Assuming you’ve done your homework, you’re now ready to begin shooting some great sports photos.
Finger On The Trigger, Ready To Shoot
My own preference is shooting from two or three courtside positions. Low angles work great with most sport, so courtside I will sit on the floor.
I’ve found a vertical, or portrait orientation works well for volleyball images. Trying to capture close-ups in landscape mode I was often losing the ball from the top of the frame.
Knowing where to point and when to click becomes easier when you understand the game a little better, as mentioned earlier. Pick a player or area of the court where you anticipate the action will unfold, pre-focus, pre-frame and wait, finger on the trigger. Volleyball court dimensions are small enough to allow great shots from all sides.
Off The Ball Incidents
By watching players reactions through the lens I get a good idea where the ball is and when it’s about to enter into my frame. A split second before the ‘contact’ moment I will squeeze the button and the rapid burst captures a series of 4-6 images. Hopefully one of these is the action picture ‘money shot.’

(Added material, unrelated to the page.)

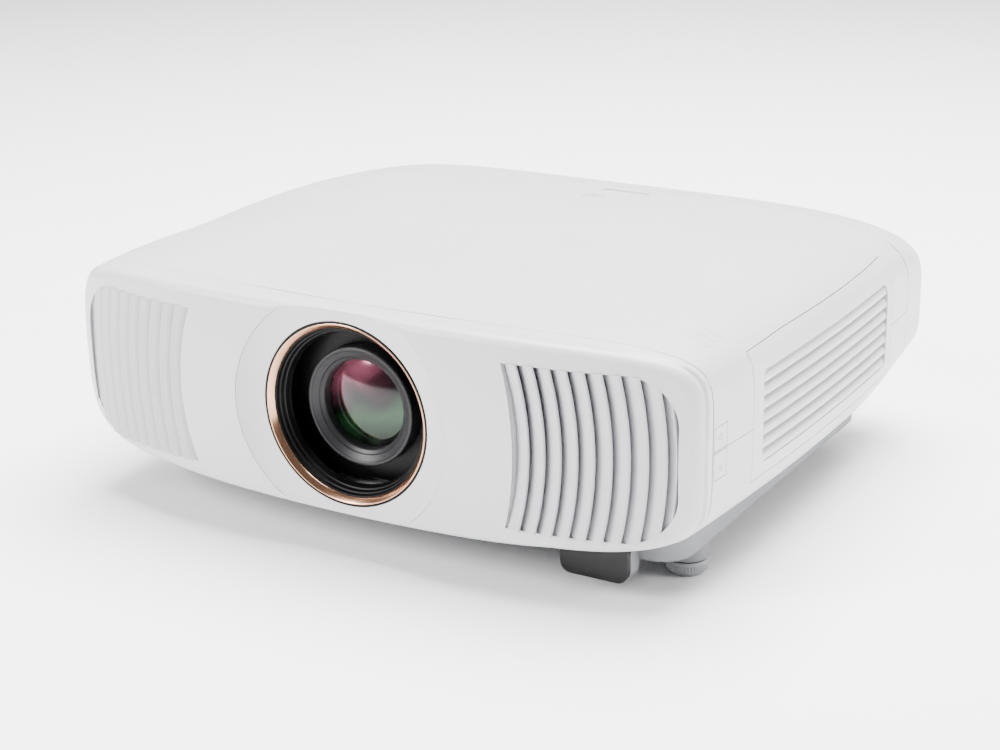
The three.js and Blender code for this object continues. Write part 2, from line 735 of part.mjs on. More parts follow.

Keep an ear on the score as the match progresses. When the games are close the excitement level goes up, players become more animated and committed which can add a powerful, emotional dimension to your sports photography.
Keep an eye on the ‘story’ in each game, these present different photographic opportunities. If decisions are being hotly contested, you might want to focus on the umpires or the players being most vocal. Has someone hurt themselves but is still competing? It’s an opportunity for dramatic sports images of someone playing through the pain perhaps!
Volleyball games can be quite short, so pay attention and shoot quickly. Review your shots after the game.
Remember, sports photography, like any other discipline, takes lots of practice to get right. The more matches you attend the more attuned your ‘camera eye’ becomes. Your ‘frame/click’ to ‘game action’ coordination will become smoother, more instinctive with each outing. Knowing who the better volleyball players are gives you an edge in automatically procuring the better shots.